In seiner Zeit beim VfB Stuttgart erzählte man sich, dass der Trainer den Spielern gern vorschreiben wollte, welche Autos sie zu fahren hatten (möglichst keine riesigen Modelle), und dass er sogar einen wöchentlich wechselnden Putzdienst in der Kabine einführen wollte. Ganz ähnlich war es wohl auch auf Schalke: Auf der Geschäftsstelle soll er den Sekretärinnen erklärt haben, wie sie Flüge im Internet zu buchen haben. Ein bisschen davon scheint wirklich zu stimmen, ein bisschen ist aber lediglich der Fantasie der Rangnick-Gegner entsprungen.
Rangnick mischte vieles auf – und das gefiel ganz besonders Rudi Assauer überhaupt nicht. Und so kritisierte der Manager den Trainer und die Mannschaft viel zu überzogen nach der 0:1-Niederlage beim PSV Eindhoven. „Ich bin diese politischen Possenspiele leid“, sagte Rangnick, und zog es vielmehr vor, noch vor dem Spiel gegen des FSV Mainz 05 eine Ehrenrunde zu drehen. Es sollte ein „Danke schön“ für die Unterstützung sein, im Endeffekt aber war es ein Affront gegen die Clubführung. Wäre es nur ein Dank gewesen, hätte er natürlich bis nach dem Spiel warten können.
Das sah auch Assauer so: „Wenn ich eine Ehrenrunde drehe, dann verabschiede ich mich vom Publikum. Wenn ich mich verabschiede, dann heißt es: Jetzt ist Schluss.“ Kapitän Frank Rost soll die Ehrenrunde mit den Worten „So ein Zirkus hier“, kommentiert haben.
Auf der kurz darauf anberaumten Pressekonferenz erklärte Rangnick: „Ich kann verstehen, dass einige Spieler und der Vorstand das als Provokation aufgefasst haben“, erklärte Rangnick. „Aber für mich war das eine absolute emotionale Ausnahmesituation.“ Er habe sich zu dieser spontanen Reaktion durch die unerwartete Sympathiewelle der Fans „hinreißen lassen“. Nun gut, sei es wie es will.

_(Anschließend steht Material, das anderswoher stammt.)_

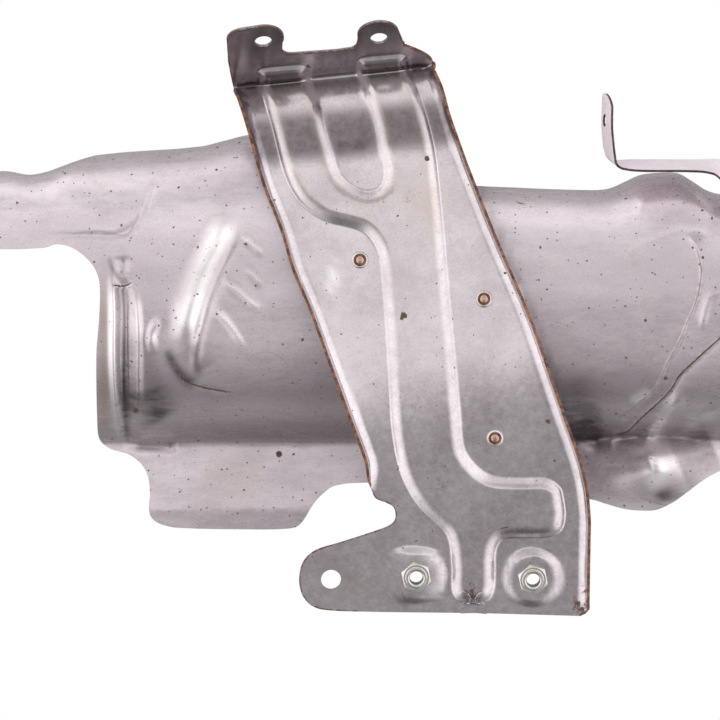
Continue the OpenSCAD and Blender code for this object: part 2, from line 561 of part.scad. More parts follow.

Rangnicks Nachfolger wurde – auch zur Überraschung Assauers – der bisherige Gehilfe von Rangnick: Mirko Slomka. Der hatte bekanntlich eigentlich mit seiner Entlassung statt einer Beförderung gerechnet. Fortan wollte auch Rangnick mit seinem langjährigen Weggefährten Slomka nicht mehr sprechen, er fühlte sich hintergangen.
Die SAP-Millionen
Im Juni 2006 verpflichtete Mäzen Dietmar Hopp, SAP-Gründer und Multi-Millardär, Ralf Rangnick, um gemeinsam mit ihm seinen Kindheitstraum zu erfüllen: Die TSG 1899 Hoffenheim in die erste Liga zu führen. Zusammen mit dem ehemaligen Hockey-Bundestrainer Bernhard Peters als Direktor für Sport- und Jugendförderung hat Rangnick das Projekt akribisch geplant.
Und das schier Undenkbare ist nun eingetroffen: Rangnick hat aus einer zusammengekauften Truppe eines 3274-Seelen-Dorfes aus dem Kraichau eine Mannschaft geformt, die er wie einst den SSV Ulm von der dritten in die erste Liga katapultierte. 20 Millionen wurden bereits zu Zweitligazeiten in die Mannschaft investiert, aber Geld hin oder Geld her: Das muss man trotzdem erst einmal schaffen.
Software-Milliardär und Übervater Dietmar Hopp wird es ihm sicher nicht nur mit Worten danken.